The town bachelor, not the only one but the o
ne who filled the town’s idea of a dashing bachelor, Phillip, appeared at the door and looked in. He was the women’s hairdresser of the town and also something of a comedian.
Phillip cut a dash but was not Science Club material, nor, for that matter, Philosophers’ Circle, if that was what they were tonight.
Not having been invited, Phillip started off by saying that “good men do not have to be invited to a good party”, which he explained was a joke from politics.
A place was found for him. The table began though to play with Phillip, he being so genial a person, so playful and good spirited, and probably too because he was slightly effeminate and men behaved towards him as if towards a bright young thing. They, the men, began holding back laughter from his witticisms, sitting poker faced, almost sadistically allowing things that he said to stand, balanced as it were on one leg, seemingly forever. Phillip depended upon laughter to feed his babbling, he tended to say whatever came into his mouth and mostly it was funny, but he needed supporting laughter.

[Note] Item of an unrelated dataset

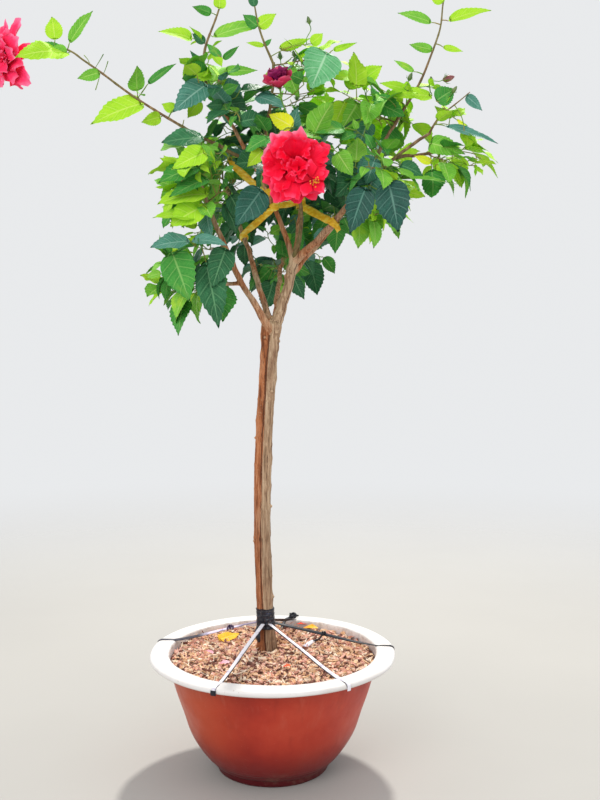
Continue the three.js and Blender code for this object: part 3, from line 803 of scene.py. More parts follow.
here = pts1[np.argmin(np.abs(seen_at(pts1)[:, 0] - 322.5))]
for k in range(2):
    c = here + np.array([0.002 * k, 0.0, 0.0004])
    loop = np.linspace(0, 2 * math.pi * 1.2, 18)
    tube(trim, c + np.stack([0.0016 * np.sin(loop * 0.5) + 0.0026 * k, 0.0052 * np.cos(loop), 0.0030 * np.sin(loop)], 1), 0.0014, 7)
# a plum knot on the left strap
pts3, face3, way3 = strap_path(166, sag=0.2)
here3 = pts3[np.argmin(np.abs(seen_at(pts3)[:, 0] - 233.5))]
for k in range(3):
    c = here3 + way3 * (0.0045 * (k - 1)) + np.array([0, 0, 0.0010 + 0.0016 * (k % 2)])
    loop = np.linspace(0, 2 * math.pi * 1.25, 20)
    tube(trim, c + np.stack([0.0020 * np.sin(loop * 0.6 + k), 0.0056 * np.cos(loop), 0.0034 * np.sin(loop)], 1), 0.0017, 7, 1)
trim_obj = trim.build("strap_trim", [dark_band, plum_band], "strap_black", pattern=False)
fixed_faces(trim_obj)

loose = Bag()
tail1 = catmull([here + [0.0, -0.002, -0.001], on_bed(318.4, 639.4, 0.012), on_bed(312.5, 641.4, 0.009), on_bed(304.5, 646.8, 0.008)], 8)
tail1[:, 2] = np.maximum(tail1[:, 2], bed_height(tail1[:, 0], tail1[:, 1]) + 0.007)
half = int(len(tail1) * 0.60)
tube(loose, tail1[:half + 1], 0.0023, 8, 1)
ribbon(loose, tail1[half:], np.linspace(0.0090, 0.0105, len(tail1) - half), 0.0010, (0.2, -0.2, 1), 0, 0.1)
fixed_faces(loose.build("strap_tail", [pale_band, dark_band], "strap_black", pattern=False))

# ---------------------------------------------------------------- wood
def bark_shade(name, warm, tan, dark, pale):
    """Stringy bark. The mesh's tone attribute holds: which stem, how deep (painted shade in hollows and the groove
    between the stems), how rough.
    """
    s = Shade(name, 0.82)
    p = s.place()
    tone = s.node("Attribute", attribute_name="tone").outputs["Color"]
    sep = s.node("SeparateColor", {"Color": tone}).outputs
    fibre = s.noise(s.stretch(p, (230, 230, 16)), 1.0, 4, 0.65, 0.3)
    broad = s.noise(s.stretch(p, (36, 36, 6)), 1.0, 4, 0.6)
    a = s.ramp(fibre, [(0.30, warm[0]), (0.48, warm[1]), (0.66, warm[2])])
    b = s.ramp(fibre, [(0.30, tan[0]), (0.48, tan[1]), (0.66, tan[2])])
    base = s.mix(s.step(sep[0], 0.35, 0.65), a, b)
    base = s.mix(s.math("MULTIPLY", s.step(broad, 0.52, 0.72), 0.5), base, pale)
    base = s.mix(s.math("MULTIPLY", s.step(broad, 0.46, 0.26), 0.45), base, warm[0])
    # cross-wise corky dots
    dots = s.cells(s.stretch(p, (150, 150, 330)), 1.0)
    dots = s.math("MULTIPLY", s.step(dots, 0.22, 0.10), s.step(s.noise(p, 38, 2), 0.5, 0.62))
    base = s.mix(s.math("MULTIPLY", dots, 0.6), base, "D9BE98")
    # painted shade: hollows and the grooves darken where the tone's second channel is high
    base = s.mix(s.math("MULTIPLY", s.step(sep[1], 0.5, 0.95), 0.80), base, dark)
    base = s.mix(s.math("MULTIPLY", s.step(sep[2], 0.55, 0.95), 0.5), base, pale)
    # darker towards the pot
    height = s.split(p)[2]
    base = s.mix(s.math("MULTIPLY", s.step(height, 0.68, 0.50), 0.34), base, "9C9086", "MULTIPLY")
    s.colour(base)
    s.rough(s.ramp(fibre, [(0.3, 0.92), (0.7, 0.68)]))
    h = s.math("ADD", s.math("MULTIPLY", fibre, 0.8), s.math("MULTIPLY", s.noise(p, 420, 3, 0.6), 0.35))
    return s.bump(h, 0.55, 0.0012).m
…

Phillip sensed that he was being played with and put on an act of leaving, pulling his coat over his head and pretending to sob. “I may as well give up,” he said. “There’s no laughter left in this town.” He said he might move to Milton, and “Who’s dead?” and “You should stop me if you’ve heard it before”.
Laughing, Doctor Trenbow signalled to the table that the game with Phillip was up. He suggested that Scribner make a toast.
Scribner was a university-educated man and liked to be seen as something of a bohemian. His toast was to “machinism—the beauty within the machine”.
“We have praised the body, now let us praise the machines.”
He turned to Irving. “Especially the cinema machine, the machine of illusory life.” Scribner spoke too of the need to rebel against “pretty things”, to look for beauty in the clank and steam and grit, not in the paintings of cows and sunflowers.